Red House, New York, was also indirectly affected by the changes. Although it was not directly flooded, the dam's first stress test in 1967 submerged New York State Route 17 west of Red House, and a new highway, the Southern Tier Expressway, would have to be constructed. The path of the highway was run almost directly through Red House's population center, which combined with the dam and the expansion of Allegany State Park prompted the state and the Army Corps of Engineers to forcibly condemn most of the town. Some of the town's residents bought parcels in what was then the hamlet of Baystate, located in the town a mile south of the highway, and were able to thwart efforts to forcibly dissolve the town when Allegany State Park proposed to expand again in 1973. Red House (population 30 as of 2020) has maintained its incorporation, with a few remaining families still holding onto their properties.
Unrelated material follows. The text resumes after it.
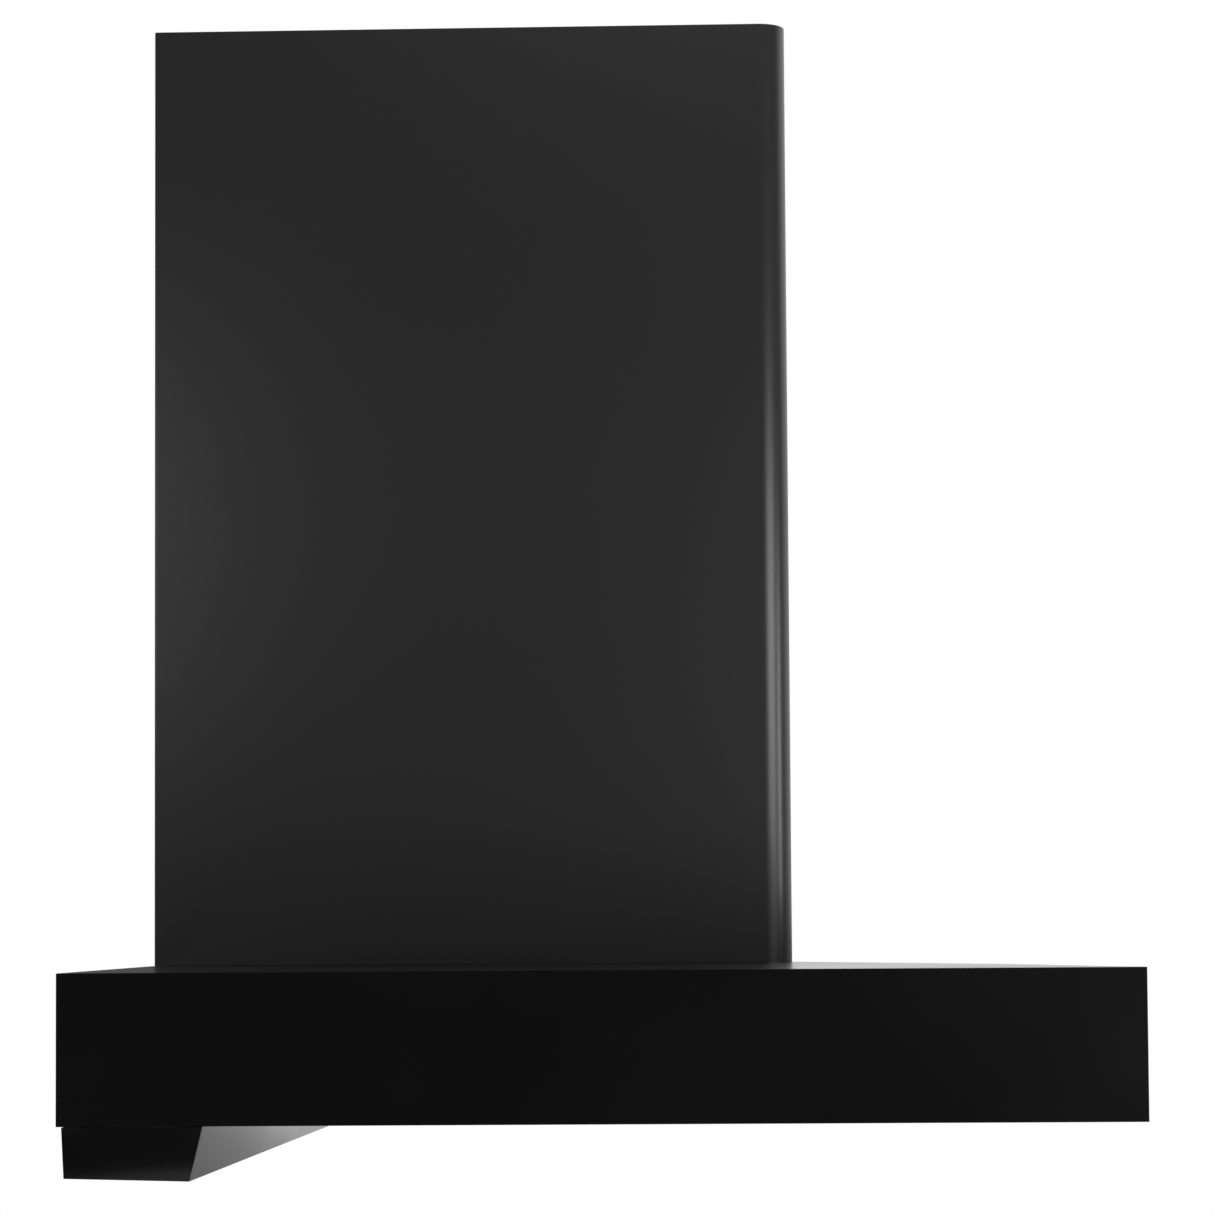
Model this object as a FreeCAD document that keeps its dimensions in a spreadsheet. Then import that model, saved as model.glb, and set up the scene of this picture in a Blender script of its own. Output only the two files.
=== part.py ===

In preparation for the eviction, the Onoville, Quaker Bridge, and Red House post offices were closed in summer 1964, and as a result, the ZIP codes for those towns were never officially used.

To partially compensate for the loss of the communities, the government set aside 305 acres of land for Seneca resettlement upstream in two New York communities: Steamburg (160 one-acre plots of land located south of the existing hamlet of the same name) and Jimerson Town (145 one-acre plots of land located west of the city of Salamanca, near the then-extant community of Shongo). Jimerson Town has become designated as one of the two capitals of the Seneca Nation.

The dam project also forced the displacement of Camp Olmsted, owned by the Chief Cornplanter Council of the Boy Scouts of America. The campsite had been located on bottomland along the Allegheny River, but the dam's construction forced it to be moved up the hillside.

==In other media==
The song "As Long as the Grass Shall Grow", written by Peter La Farge and recorded by Johnny Cash as the first track of his 1964 album Bitter Tears: Ballads of the American Indian, relates the loss of Seneca Nation land in Pennsylvania due to the construction of the Kinzua Dam. Cash received resistance by radio stations to this material. The documentary Johnny Cash's Bitter Tears recounted these events and a re-imagining of the album was recorded to accompany it. This was aired on PBS in February 2016.

The fourth verse of Buffy Sainte-Marie's 1965 song "Now That The Buffalo's Gone" asks if the US Government is "...still taking our lands..." and refers to the treaty signed by George Washington that guaranteed the Seneca their lands. It asserts "...the treaty's being broken by Kinzua Dam," and asks "...what will you do for these ones?".

Left 4 Dead featured the Kinzua Dam in a cut campaign known as "Dam It." The campaign was released to players in 2016, having players end the campaign at the dam. The campaign bridges the gap between the "Dead Air" and "Blood Harvest" campaigns.

In 2014, filmmakers Paul Lamont and Scott Sackett began production of a documentary for PBS titled Lake of Betrayal, concerning the construction of Kinzua Dam and creation of Allegheny Reservoir. The film was released in October 2017.

The Kinzua Dam appears in the TV show See directed by Steven Knight and produced for Apple TV+ by Chernin Entertainment / Endeavor Content, it appears destroyed and leaking as the location for "the Queen" in that series.